As I was preparing for the history conference, I thought to myself: ‘I know the idea here is to present a paper, but people can’t possibly just get up there and read papers.  That would be horribly boring.  I bet they make presentations and just hit the high points of the paper.’  So I made a simple Prezi outlining my argument, picked out a few key scenes to talk about, and went to the conference.  Where everyone read papers.  Often without visuals.  And sometimes it was boring, but mostly it was interesting, and the best speakers were able to combine ample detail with good storytelling techniques.  By comparison, my presentation, which I had constructed to be direct and to the point, seemed a bit empty and unromantic.
So, a week later, while I was preparing for the social theory conference, I thought to myself: ‘The papers I really liked at the history conference had a fair amount of detail and a good story to them, and no one really bothered with visuals.  I’ll just trim my paper down a bit and read it.’  So I cut my paper down a bit and went to the conference.  Where everyone had very structured, scientific presentations. And professional-looking visuals.  With lots of diagrams.  And again, sometimes it was boring, but mostly it was interesting, but this time the best speakers had clean, easily intelligible graphics diagramming their arguments.  And they had very little interest in having stories read to them.
Now you know: the humanities and the social sciences have different presentation conventions.  Prepare accordingly.
4.      Talk to people!  It’s fun – and important.

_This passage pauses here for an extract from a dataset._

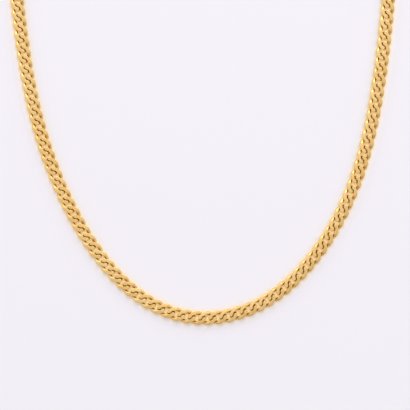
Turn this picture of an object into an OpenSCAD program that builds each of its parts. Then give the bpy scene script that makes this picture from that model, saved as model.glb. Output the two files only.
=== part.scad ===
// Curb chain necklace, closed by its clasp and lying flat, in millimetres.
// +Z is up and z = 0 is the surface that it lies on. The origin is the middle of the loop.
// The front of the necklace is towards -Y, and the clasp is at the back, towards +Y.

/* [Necklace] */
// Length of the necklace once round, which the nearest whole number of links makes up
necklace_len = 450; // [400:5:500]

/* [Link] */
// Diameter of the wire that the links are bent from
wire_d = 1.2; // [1.1:0.05:1.25]
// Outside length of a link
link_len = 5.8; // [5.5:0.1:6.1]
// Outside width of a link, before it is twisted
link_w = 4.3; // [4.2:0.05:4.6]
// Fullness of a link's ends: 2 would be half circles, and more is squarer
link_fullness = 2.8; // [2.5:0.1:3.2]
// Twist of a link from its one end to its other, in degrees
link_twist = 130; // [124:2:140]
// Thickness of the chain after its face and back are filed flat
chain_t = 1.1; // [1:0.05:1.4]
// Play along the chain between a link and the one that hangs in it
link_play = 0.15; // [0.12:0.01:0.25]

/* [Clasp] */
// Length of the clasp's bar
clasp_len = 10; // [8:0.5:14]
// Width of the clasp's bar
clasp_w = 4.8; // [4.5:0.1:5.5]
// Height of the clasp's bar
clasp_h = 2.2; // [1.9:0.1:3]
// Radius of the bar's corners, seen from above
clasp_corner_r = 0.8; // [0.5:0.1:1]
// Radius of the bar's long edges
clasp_edge_r = 0.4; // [0.2:0.05:0.6]

/* [Hidden] */
gold = [0.92, 0.72, 0.36];

// Points that the loop rounds off, once round from the back by the left side. They were chosen by
// hand from the photograph, and the loop is scaled to the length that the links need.
LOOP_POINTS = [
    [1.3, 81.5], [-22, 80.4], [-43, 70], [-57.5, 52], [-58, 29.5],
    [-55.5, 6.5], [-52, -15], [-45.5, -36], [-35, -57], [-20, -74.5],
    [0, -82], [22, -75.5], [38.5, -57.5], [48.5, -36.5], [53.5, -15.5],
    [56.5, 7], [58.5, 29.5], [57.5, 52], [43, 70], [24, 79.7]
];
loop_steps = 24;

// A link has a straight leg on each side and a full bend of wire at each end.
wire_r = wire_d / 2;
wire_sides = 5;
bend_angles = [-90, -45, 0, 45, 90];
bend_r = (link_w - wire_d) / 2;
half_leg = (link_len - link_w) / 2;

// Length of each half link's legs that is soldered inside the clasp's bar
leg_depth = clasp_corner_r + wire_r;

// Links along the chain, an even number so that the two halves are alike
pitch = link_len - 2 * wire_d - link_play;
half_count = round(((necklace_len - clasp_len) / pitch - 1) / 2);
link_count = 2 * half_count;
loop_len = (link_count + 1) * pitch + clasp_len;

// A point of the smooth closed curve, where u counts the loop's points
function loop_point(u) = let (
    i = floor(u),
    f = u - i,
    n = len(LOOP_POINTS),
    a = LOOP_POINTS[(i + n - 1) % n],
    b = LOOP_POINTS[i % n],
    c = LOOP_POINTS[(i + 1) % n],
    d = LOOP_POINTS[(i + 2) % n]
) (a * pow(1 - f, 3) + b * (3 * pow(f, 3) - 6 * f * f + 4)
    + c * (-3 * pow(f, 3) + 3 * f * f + 3 * f + 1) + d * pow(f, 3)) / 6;

step_count = loop_steps * len(LOOP_POINTS);
steps = [for (i = [0 : step_count]) loop_point(i / loop_steps)];
way = [for (i = 0, s = 0; i <= step_count;
    s = s + (i < step_count ? norm(steps[i + 1] - steps[i]) : 0), i = i + 1) s];
loop_scale = loop_len / way[step_count];
u_of_way = [for (i = [0 : step_count]) [way[i] * loop_scale, i / loop_steps]];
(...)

You know what’s awesome about conferences?  Meeting new people and learning new things.  In Michigan, I had the good fortune to be on a panel with a gentleman who was working on a similar project, but focusing on a different city, and to have lunch with a soon-to-be-graduate who was using similar methods to mine.  In Boston, I stayed with a well-travelled artist and bookseller who turned out to be incredible resources on the city’s public transportation, and I learned more about social movements in a single day of conference sessions than I could have in a year’s worth of reading.  And in Austin, our presentation sparked a flurry of questions about tourism, growth, and networks among restaurateurs, all of which provided ample food for thought.  In other words, the presentations are important for sure, but getting to know people informally is what these things are all about!

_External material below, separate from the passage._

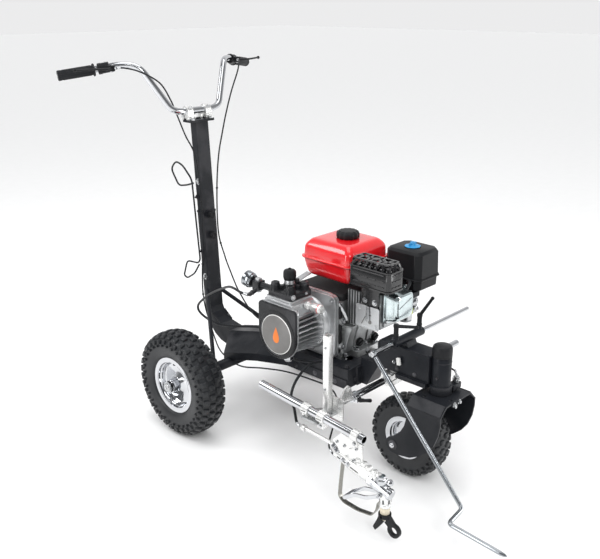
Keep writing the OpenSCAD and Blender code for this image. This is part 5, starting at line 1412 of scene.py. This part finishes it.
def gun_body():
    x = GUN_X
    # dark collects painted shade: the dark inside of the inlet fitting and dark strips for the slots along
    # the handle and around the tip guard.
    body, dark, fine = Shape(), Shape(), Shape()
    body.tube(curved([(x, -547, 219), (x, -600, 216), (x, -650, 211), (x, -668, 198)], 6), 5, 20)
    body.lathe((x, -534, 219), FRONT, [(6.8, 0), (8.4, 0), (9, 0.8), (9, 13.2), (8, 14), (5.5, 14)], 32)
    dark.lathe((x, -534, 219), FRONT, [(0, 1), (6.6, 1), (6.6, 4), (0, 4)], 32)
    for y, z, r in ((-740, 203, 10), (-758, 198, 9), (-775, 193.5, 10), (-793, 189, 9), (-806, 186, 8)):
        body.lathe((x, y, z - 16), (0, 0.24, 0.97), [(0, 0), (r, 0), (r, 9), (r - 1.4, 10), (r - 1.4, 12),
            (r, 13), (r, 19), (r - 2, 21), (0, 21.4)], 6 if r > 9 else 28)
    body.strap([(x, -732, 189), (x, -810, 170)], 15, 12, (0, 0.24, 0.97))
    for y, z in ((-708, 183), (-690, 188)):
        fine.lathe((x - 9, y, z), RIGHT, [(0, 0), (6, 0), (6, 4), (5, 5), (5, 7), (4, 8), (0, 8)], 20)
    fine.lathe((x, -646, 213), (0, -0.82, -0.57), [(0, 0), (7, 0), (8.4, 1.4), (8.4, 10), (7.4, 11),
        (7.4, 14), (8.6, 15), (8.6, 26), (7, 28), (0, 28)], 6)
    a, b = Vector((x, -656, 191.6)), Vector((x, -800, 156))
    along = (b - a).normalized()
    up = Vector((0, along.z, -along.y))
    rows = []
    for t, w, h in ((0, 8, 9), (0.02, 9.6, 11), (0.3, 9.8, 11.6), (0.38, 10.6, 13), (0.62, 10.6, 13),
            (0.7, 9.8, 12), (1, 10, 12)):
        p = a.lerp(b, t)
        rows.append([p + Vector((u * w, 0, 0)) + up * (v * h) for u, v in ((-1, -0.55), (-0.6, -1), (0.6, -1),
            (1, -0.55), (1, 0.55), (0.6, 1), (-0.6, 1), (-1, 0.55))])
    body.rings(rows)
    for side in (-1, 1):
        for start, end, out, thick in ((0.1, 0.32, 9.9, 1), (0.42, 0.6, 10.6, 0.8)):
            dark.strap([a.lerp(b, t) + Vector((side * out, 0, 0)) for t in (start, end)], 3, thick,
                (side, 0, 0))
        fine.bolt(a.lerp(b, 0.36) + Vector((side * 10.4, 0, 0)), (side, 0, 0), 4, 2.4)
    head = Vector((x, -770, 163))
    length = (Vector((x, -846, 144)) - head).length
    way = (Vector((x, -846, 144)) - head).normalized()
    fine.lathe(head, way, [(0, 0), (12, 0), (14, 2), (14, 9), (15.6, 10), (15.6, 20), (13.8, 21), (13.8, 25),
        (16, 26), (16, length - 16), (14.4, length - 15), (14.4, length - 11), (15.4, length - 10),
        (15.4, length - 3), (13, length), (0, length)], 48)
    fine.lathe(head + way * 5, way, [(14, 0), (16.4, 0.6), (16.4, 9), (14, 10)], 6)
    fine.lathe((x, -812, 150), UP, [(0, 0), (12, 0), (12, 18), (15, 18.6), (16, 19.6), (16, 28.4), (15, 29.6),
        (12, 30), (12, 36), (11, 38), (0, 38)], 6)
    body.lathe((x, TIP_Y, 104.2), UP, [(9.2, 0), (14, 0), (15, 1), (15, 9), (13.8, 10.4), (13.8, 15),
        (15, 16), (15, 47), (13.4, 50), (0, 53)], 48)
    for k in range(6):
        turn = radians(60 * k + 15)
        dark.strap([Vector((x + 15.1 * cos(turn), TIP_Y + 15.1 * sin(turn), z)) for z in (118, 130)], 4, 0.8,
            (cos(turn), sin(turn), 0))
    fine.lathe((x, -838, 176), (0, -0.3, 1), [(0, 0), (9, 0), (9, 5), (8, 7), (5.4, 10), (0, 11)], 24)
    body.piece("gun_handle", "gun_silver", ["gun_body"], body="gun_carriage", bevel=0.7)
    fine.piece("gun_fittings", "chrome", body="gun_carriage", bevel=0.4)
    # Painted shade in the inlet, the slots and the tip guard.
    dark.piece("gun_slot_shade", "painted_shade_black", body="gun_carriage")
    guard = Shape()
    path = [(-684, 178), (-677, 110), (-674, 68), (-690, 55), (-738, 52), (-788, 60), (-802, 84), (-805, 106),
        (-813, 114)]
    guard.strap(rounded([(x, y, z) for y, z in path], 9, 4), 14, 3, across=LEFT)
    guard.piece("guard_strap", "strap_steel", body="gun_carriage", bevel=0.5)


def trigger():
    x, pivot = GUN_X, Vector((GUN_X, -818, 140))
    loop, finger = Shape(), Shape()
    for side in (-1, 1):
        cheek = x + side * 20.5
        path = rounded([(cheek, -818, 140), (cheek, -780, 118), (cheek, -744, 110), (cheek, -706, 84)], 10, 5)
        loop.strap(path, 10, 4.2, LEFT)
        loop.ring((cheek - 2.4, pivot.y, pivot.z), LEFT, 0, 7, 4.8, 0.4, 0.5, 28)
        finger.cap_screw((cheek + side * 2.4, pivot.y, pivot.z), (side, 0, 0), 3.4, 2.2)
    loop.piece("trigger_cheeks", "chrome", ["gun_trigger"], body="trigger", bevel=0.5)
    finger.ring((x - 20.5, -706, 84), LEFT, 0, 5.5, 41, 0.5, 0.6, 28)
    finger.rod((x - 20.5, pivot.y, pivot.z), (x + 20.5, pivot.y, pivot.z), 3, 0.4)
    finger.piece("trigger_bar", "chrome", body="trigger", bevel=0.3)


def tip():
    x, y = GUN_X, TIP_Y
    nut = Shape()
    nut.lathe((x, y, 84.3), UP, [(4, 0), (9, 0), (9.6, -0.1), (12.4, 0), (13, 0.8), (13, 17), (11.4, 19.5),
        (4, 19.5)], 72, flutes=12, depth=0.8)
    nut.lathe((x, y, 66), UP, [(2.2, 3), (3, 0), (8, 0), (9, 1), (9, 18.6), (2.2, 18.6)], 40)
    nut.piece("tip_nut", "tip_beige", ["spray_tip"], body="tip_handle")


def gun_post():
    silver, shelf, inside, bolts = Shape(), Shape(), Shape(), Shape()
    x, y = -257, -576
    outer, inner = rectangle(x - 10, y - 10, x + 10, y + 10, 2, 3), rectangle(x - 7.6, y - 7.6, x + 7.6,
        y + 7.6, 1, 3)
    silver.rings([[(u, v, z) for u, v in wall] for wall, z in ((outer, 263), (outer, 485.4), (inner, 486),
        (inner, 312))])
    # Painted shade: a dark plate inside the hollow post.
    inside.prism(rectangle(x - 7.4, y - 7.4, x + 7.4, y + 7.4, 1, 3), "z", 311, 313)
    silver.prism(rectangle(-622, 240, -552, 306, 5), "x", x + 10.4, x + 15)
    silver.lathe((x + 14, -597, 280), LEFT, [(0, 0), (8, 0), (8, 205.6), (7.2, 206.8), (0, 206.8)], 36)
    silver.prism([(x + 11, 290), (x + 14, 306), (x + 30, 330), (x + 44, 334), (x + 54, 326), (x + 64, 299),
        (x + 40, 297)], "y", -613, -608)
    silver.bolt((x + 44, -613, 322), FRONT, 5, 4)
    for share in (0.47, 0.62):
        a, along = CARRIER_BACK.lerp(CARRIER_FRONT, share), CARRIER_WAY
        silver.ring(a - along * 12, along, 12.1, 16.6, 24, 1.2, 1, 40)
        silver.block(a + Vector((-9, -10, -30)), a + Vector((9, 10, -13)))
        # Painted shade in the slit of each clamp.
        inside.block(a + Vector((-16.9, -9, -1.2)), a + Vector((-14, 9, 1.2)))
        bolts.bolt(a + Vector((-9, 0, -22)), RIGHT, 4.6, 4)
    shelf.prism([(-331, -604), (-242, -604), (-242, -566), (-270, -546), (-331, -546)], "z", 258, 264)
    for u in (-300, -266):
        bolts.bolt((u, -594, 264), UP, 5, 4)
    for v, w in ((-612, 250), (-562, 296), (-562, 250)):
        bolts.bolt((x + 15, v, w), LEFT, 4.4, 3)
    for w in (330, 452):
        bolts.cap_screw((x - 10, y, w), RIGHT, 3.6, 2.4)
    silver.piece("post_and_slide", "gun_silver", ["gun_post"], body="gun_carriage", bevel=0.8)
    shelf.piece("post_shelf", "cast_aluminium", body="gun_carriage", bevel=0.8)
    inside.piece("post_gap_shade", "painted_shade_black", body="gun_carriage")
    bolts.piece("post_bolts", "bright_steel", body="gun_carriage")


def gun_bar():
    bar, block, dark, knobs = Shape(), Shape(), Shape(), Shape()
    bar.lathe((-186, BAR_Y, BAR_Z), LEFT, [(8.1, 0), (13.2, 0), (14, 0.8), (14, 25), (13, 26.2), (10, 26.6),
        (10, 529), (9.2, 530), (8.1, 530)], 48)
    bar.prism(rectangle(-618.8, 271.2, -604.6, 288.8, 2), "x", -181.8, -164.4)
    bar.piece("gun_cross_bar", "chrome", ["gun_bar"], bevel=0.5)
    for side in (-1, 1):
        arc = [(BAR_Y + 10.1 * cos(radians(t)), BAR_Z + side * 10.1 * sin(radians(t)))
            for t in range(174, 0, -12)]
        front, rear = BAR_Y - 20, BAR_Y + 18
        jaw = [(front, BAR_Z + side * 1.1)] + arc + [(u, BAR_Z + side * v) for u,
            v in ((rear, 1.1), (rear, 18), (rear - 4, 20.3), (front + 4, 20.3), (front, 17))]
        block.prism(jaw if side > 0 else [(u, max(v, 262)) for u, v in jaw], "x", -27.8, 27.8)
    block.piece("bar_clamp_block", "gun_silver", ["gun_bar_bracket"], bevel=1.6)
    for x in (-18, 18):
        dark.bolt((x, -609, 300.2), UP, 4.4, 5)
    dark.piece("bar_clamp_bolts", "bright_steel")
    for base, tip, across in (((-173, -619.2, 280), (-173, -640, 284), (24, -1, -9)),
            ((28.2, -613, 306), (42, -613, 306), (0, 14, 12))):
        base, tip, across = Vector(base), Vector(tip), Vector(across)
        knobs.rod(base, tip, 4.6, 0.6)
        knobs.tube([tip - across * s for s in (-1, -0.9, -0.5, 0, 0.5, 0.9, 1)],
            lambda t: 6 - 1.4 * (1 - abs(2 * t - 1)) - 2.2 * (abs(2 * t - 1) > 0.97), 20)
    knobs.piece("bar_clamp_handles", "black_plastic", ["gun_bar_handles"], bevel=0.4)


BUILDERS = [wheels, fuel_tank, muffler, air_cleaner, pump_body, pump_face, pump_head, prime_valve,
    pressure_gauge, suction_fitting, engine_details, rocker_cover, carburettor_details, throttle,
    recoil_details, handlebar, lever_perches, levers, handlebar_clamp, column_fittings, frame_fittings,
    axle_nuts, stem, caster_fittings, pointer, clamp_handles, cables, gun_carrier, gun_body, trigger, tip,
    gun_post, gun_bar]


# ---------- build ----------
make_camera()
make_floor()
make_light()
dress_cad_nodes()
for build in BUILDERS:
    build()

5.      Travelling is expensive, yo.
I do like travelling, I’m psyched that I got to go to so many different places, and truthfully I needed to get a few lines on the old CV, but jetting all over the country is not exactly the most efficient or the cheapest way to get conference experience.  All told, I spent about a thousand bucks to go to two conferences, which isn’t exactly cheap when you’re on a TA salary.  And frankly, grad student conferences and small regional conferences happen all over the country, so why not go to the ones close to home and save your money for big national conferences (you know, the ones that look good on your CV) instead?  Unless you’re just looking for an excuse to visit friends or you’ve got an expansive travel budget, that is.
In sum: Know your discipline, prepare well, and try as best you can to match up what you want to get out of a conference with the kind (and location) of conference you apply to.  That, and take the time to talk to people.  Business school long ago cured me of ever wanting to use the word ‘networking’ again, but that’s what it is – and it’s important.  And at the grad student conference I went to, it’s also surprisingly fun.